Let’s up the ante here, shall we? I’ve saved the worst for last.

Jessi*, a lesbian editor (This means she edits lesbians; just remove parts she doesn’t like.) in San Francisco has this to say: ” I decided to visit my former girlfriend in New Zealand over Christmas – my favorite holiday to a pathetic degree. Upon my arrival, she told me that she thought Christmas was stupid and that she didn’t see me in a sexual way. On the actual day she gave me a a few Jesus-wrapped chocolate candies and we drove to another hostel, where we reserved a bunk in a very large room with many other backpackers. I have PTSD when I think about New Zealand and whenever I see holiday-themed-wrapped chocolates. We’re still friends, obviously.

And finally, Jill*, an L.A. golf pro:

“My ex and I were in a very rocky spot,” she says. “But the fact that she wanted to come to my parents’ for Christmas gave me hope.
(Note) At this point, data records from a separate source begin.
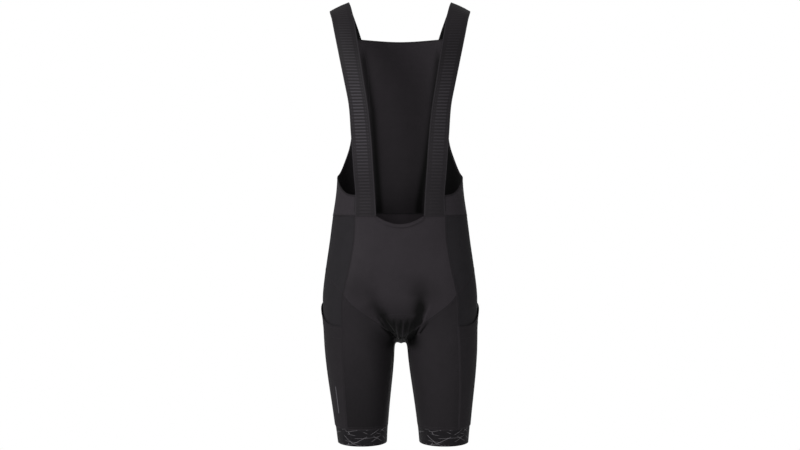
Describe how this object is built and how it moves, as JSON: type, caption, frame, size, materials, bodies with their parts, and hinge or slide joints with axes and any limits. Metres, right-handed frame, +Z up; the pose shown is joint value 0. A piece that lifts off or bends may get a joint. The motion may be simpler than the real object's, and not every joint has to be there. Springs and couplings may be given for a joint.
{
  "type": "cargo bib shorts",
  "caption": "Knee-length bib shorts, open and filled out as when worn: ribbed straps, mesh back bib, thigh pockets, elastic hem bands and a padded seat insert.",
  "frame": {"origin": "midway between the two places where the straps rest on the shoulders", "axes": "+Z up the wearer's body, +Y towards the wearer's back, so the front of the garment faces -Y"},
  "size_m": [0.3396, 0.2403, 0.9362],
  "materials": {
    "front_jersey": "matte knit jersey with a fine rib",
    "dark_side_knit": "dull dark compression knit",
    "leg_jersey": "matte knit jersey",
    "bib_mesh": "open warp knit mesh",
    "strap_elastic": "ribbed woven elastic",
    "hem_elastic": "wide knitted elastic with a light grey line pattern",
    "pad_foam": "brushed knit over foam"
  },
  "bodies": {
    "root": {"front_panel": "front_jersey", "neck_binding": "front_jersey", "seat_panel": "front_jersey", "side_panel_left": "dark_side_knit", "side_panel_right": "dark_side_knit", "thigh_insert_left": "dark_side_knit", "thigh_insert_right": "dark_side_knit", "cargo_pocket_left": "leg_jersey", "cargo_pocket_right": "leg_jersey", "leg_front_left": "leg_jersey", "leg_front_right": "leg_jersey", "leg_back_left": "leg_jersey", "leg_back_right": "leg_jersey", "gripper_left": "hem_elastic", "gripper_right": "hem_elastic", "bib_back": "bib_mesh", "strap_left": "strap_elastic", "strap_right": "strap_elastic", "seat_pad": "pad_foam"}
  },
  "joints": []
}
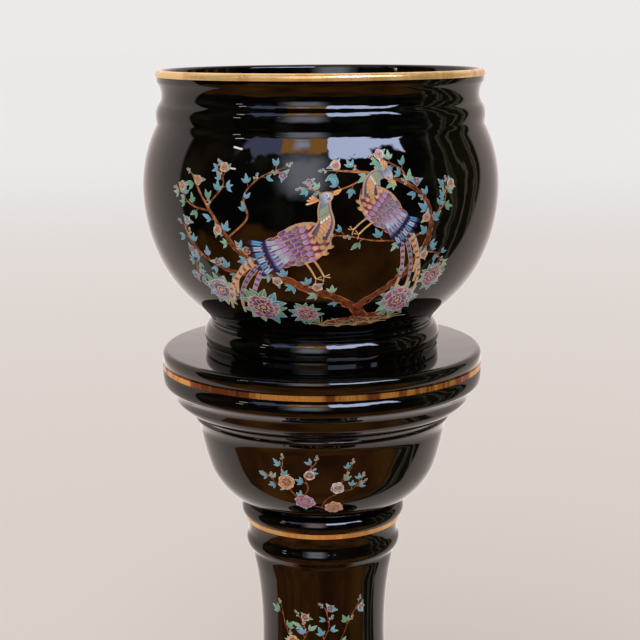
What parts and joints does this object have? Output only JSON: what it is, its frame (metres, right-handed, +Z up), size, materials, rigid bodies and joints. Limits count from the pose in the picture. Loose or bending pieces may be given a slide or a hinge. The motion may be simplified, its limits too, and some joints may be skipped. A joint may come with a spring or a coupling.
{
  "type": "jardiniere on stand",
  "caption": "Round-bellied glazed earthenware flower pot that stands loose on a tall turned stand with a round table, a bowl-shaped capital, a waisted column and a domed foot.",
  "frame": {"origin": "on the floor, on the upright axis of the pot and the stand", "axes": "+Z up the axis of the pot and the stand; the decorated side faces -Y; +X to the right of someone who looks at it"},
  "size_m": [0.33, 0.33, 0.8],
  "materials": {
    "black_glaze": "glossy black lead glaze on earthenware, with coloured enamel flowers and birds on the front",
    "fired_gold": "thin fired gold, brushed on by hand"
  },
  "bodies": {
    "stand": {"pedestal_stand": "black_glaze", "table_gilt_line": "fired_gold", "neck_gilt_line": "fired_gold", "ankle_gilt_line": "fired_gold", "plinth_gilt_line": "fired_gold"},
    "pot": {"jardiniere_pot": "black_glaze", "rim_gilding": "fired_gold"}
  },
  "joints": [
    {"name": "pot_lift", "type": "slide", "parent": "stand", "child": "pot", "axis": [0, 0, 1], "range_m": [0, 0.3]}
  ]
}
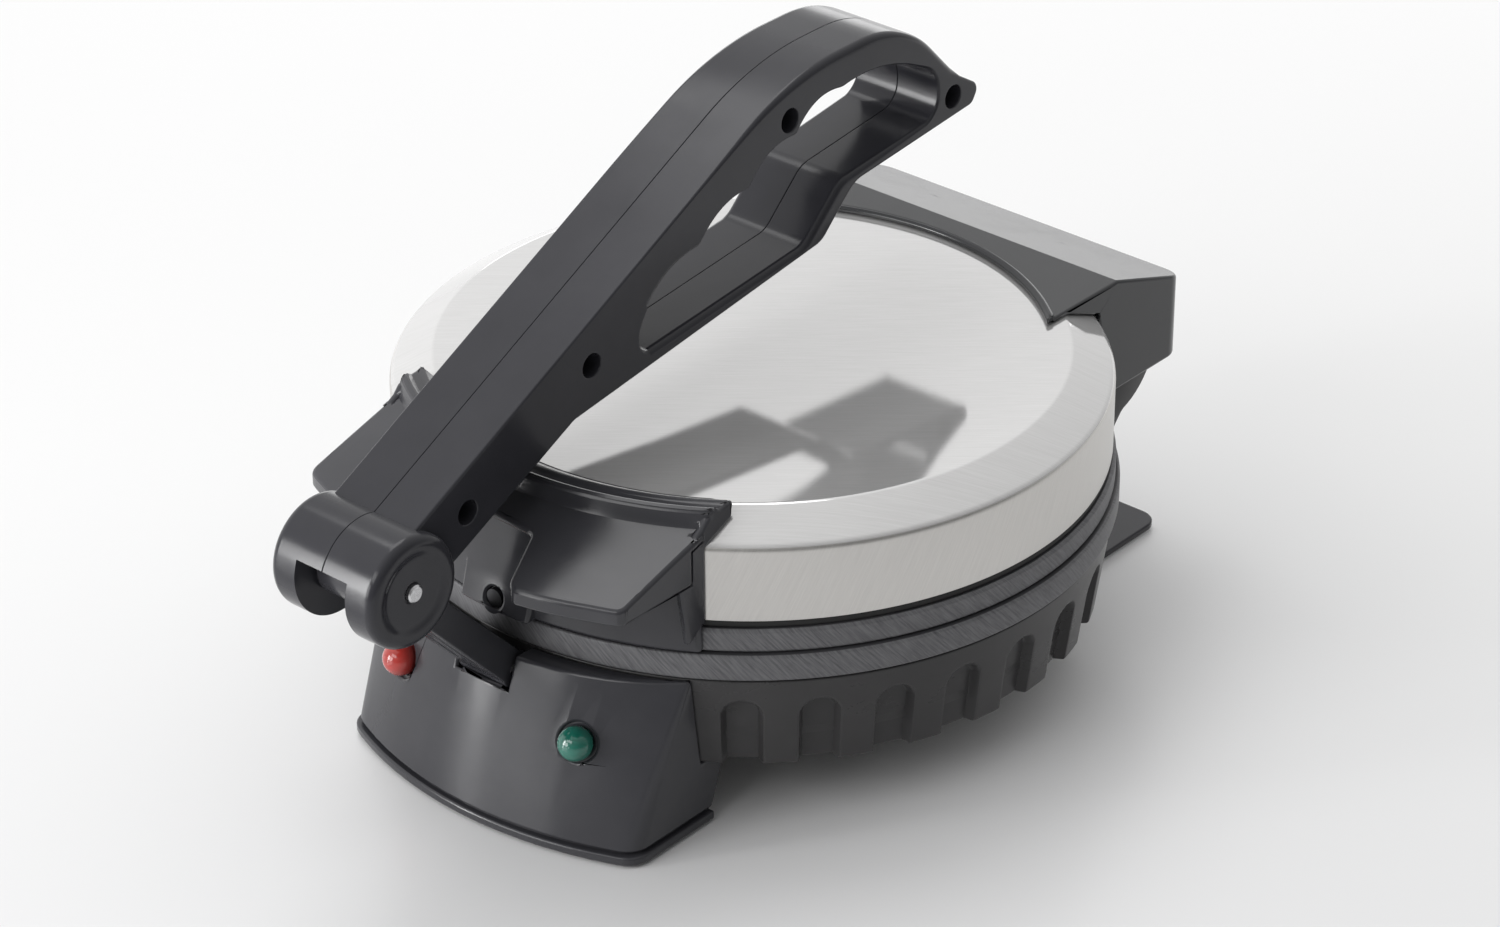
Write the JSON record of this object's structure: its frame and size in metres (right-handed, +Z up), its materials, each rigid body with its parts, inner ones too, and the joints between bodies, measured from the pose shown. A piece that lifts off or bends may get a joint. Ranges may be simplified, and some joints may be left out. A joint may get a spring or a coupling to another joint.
{
  "type": "electric roti maker",
  "caption": "Electric flatbread press with a fluted round base, a rear-hinged steel-topped lid, and a linked press handle with a grip opening.",
  "frame": {"origin": "on the surface it stands on, under the middle of the closed object's bounding box", "axes": "+X to the right seen from the handle's side, +Y from the handle towards the lid hinge, +Z up from the standing surface"},
  "size_m": [0.2086, 0.297, 0.1836],
  "materials": {
    "black_moulding": "satin",
    "rubber": "matte",
    "coated_plate": "satin",
    "stainless": "brushed",
    "plated_steel": "satin",
    "blackened_steel": "satin",
    "bright_sheet": "satin",
    "heater_sheath": "matte",
    "ceramic": "matte",
    "ceramic_fibre": "matte",
    "wire_sleeve": "matte",
    "lamp_holder": "satin",
    "glass": "gloss",
    "red_lens": "gloss",
    "green_lens": "gloss"
  },
  "bodies": {
    "base": {"base_shell": "black_moulding", "front_console": "black_moulding", "console_foot": "black_moulding", "rear_leg": "black_moulding", "rubber_feet": "rubber", "lower_plate": "coated_plate", "lower_heater": "heater_sheath", "heat_shield": "bright_sheet", "plate_screws": "plated_steel", "thermostat": "ceramic", "thermal_fuse": "ceramic", "terminal_block": "ceramic", "base_wires": "wire_sleeve", "console_screws": "plated_steel", "leg_screws": "plated_steel", "red_lens": "red_lens", "green_lens": "green_lens", "lamp_holders": "lamp_holder", "neon_lamps": "glass", "cord_bush": "rubber", "hinge_pins": "plated_steel", "link_pin": "plated_steel"},
    "lid": {"upper_plate": "coated_plate", "upper_heater": "heater_sheath", "lid_insulation": "ceramic_fibre", "lid_gasket": "rubber", "steel_lid": "stainless", "front_clip": "black_moulding", "clip_screws": "blackened_steel", "rear_cover": "black_moulding", "cover_screws": "plated_steel"},
    "link": {"link_arm": "black_moulding"},
    "handle": {"handle_left": "black_moulding", "handle_right": "black_moulding", "handle_pin": "plated_steel", "handle_screws": "blackened_steel"}
  },
  "joints": [
    {"name": "lid_hinge", "type": "hinge", "parent": "base", "child": "lid", "pos_m": [0, 0.1285, 0.063], "axis": [-1, 0, 0], "range_deg": [0, 90]},
    {"name": "link_swing", "type": "hinge", "parent": "base", "child": "link", "pos_m": [0, -0.086, 0.0442], "axis": [1, 0, 0], "range_deg": [0, 18]},
    {"name": "handle_flip", "type": "hinge", "parent": "link", "child": "handle", "pos_m": [0, -0.1325, 0.094], "axis": [1, 0, 0], "range_deg": [0, 138.6]}
  ],
  "couplings": [
    {"joint": "link_swing", "follows": "lid_hinge", "ratio": 0.2},
    {"joint": "handle_flip", "follows": "lid_hinge", "ratio": 1.54}
  ]
}
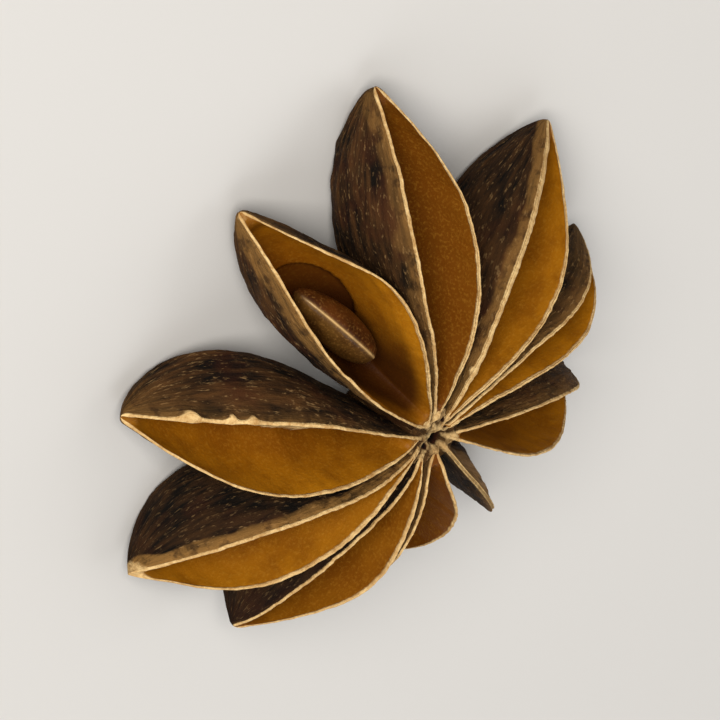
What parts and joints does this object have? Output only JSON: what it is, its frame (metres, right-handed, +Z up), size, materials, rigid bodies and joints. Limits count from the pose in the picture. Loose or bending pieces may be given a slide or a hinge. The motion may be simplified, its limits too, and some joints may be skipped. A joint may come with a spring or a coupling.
{
  "type": "star anise pod",
  "caption": "Dried star anise pod: a woody star of boat-shaped carpels round a short column, split open along their upper seams, with a glossy seed left in its boat.",
  "frame": {"origin": "under the middle of the pod's outline, on the surface it lies on", "axes": "+Z up along the column, out of the open side; X along the pod's longest width"},
  "size_m": [0.035, 0.0334, 0.0092],
  "materials": {
    "husk": "matte, rough and fibrous outside, satin amber inside the boats, paler rims",
    "seed": "smooth and glossy"
  },
  "bodies": {
    "root": {"husk": "husk", "seed": "seed"}
  },
  "joints": []
}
Instead I got the one-two punch of 1) Finding she had feelings for someone else who liked her back (Christmas morning); 2) She was done with our relationship (Christmas day eve). From there, things got even more uncomfortable. Jill: “I wrote her mistress a deserved nasty e-mail. Said harlot forwarded the e-mail to my girl friend saying that my e-mail was “not OK” and wasn’t right because “isn’t it Christmas?”

What about you? Share your worst holiday break-up stories. I’ll buy you a pair of pleather pants.

*All names have been changed. Even mine.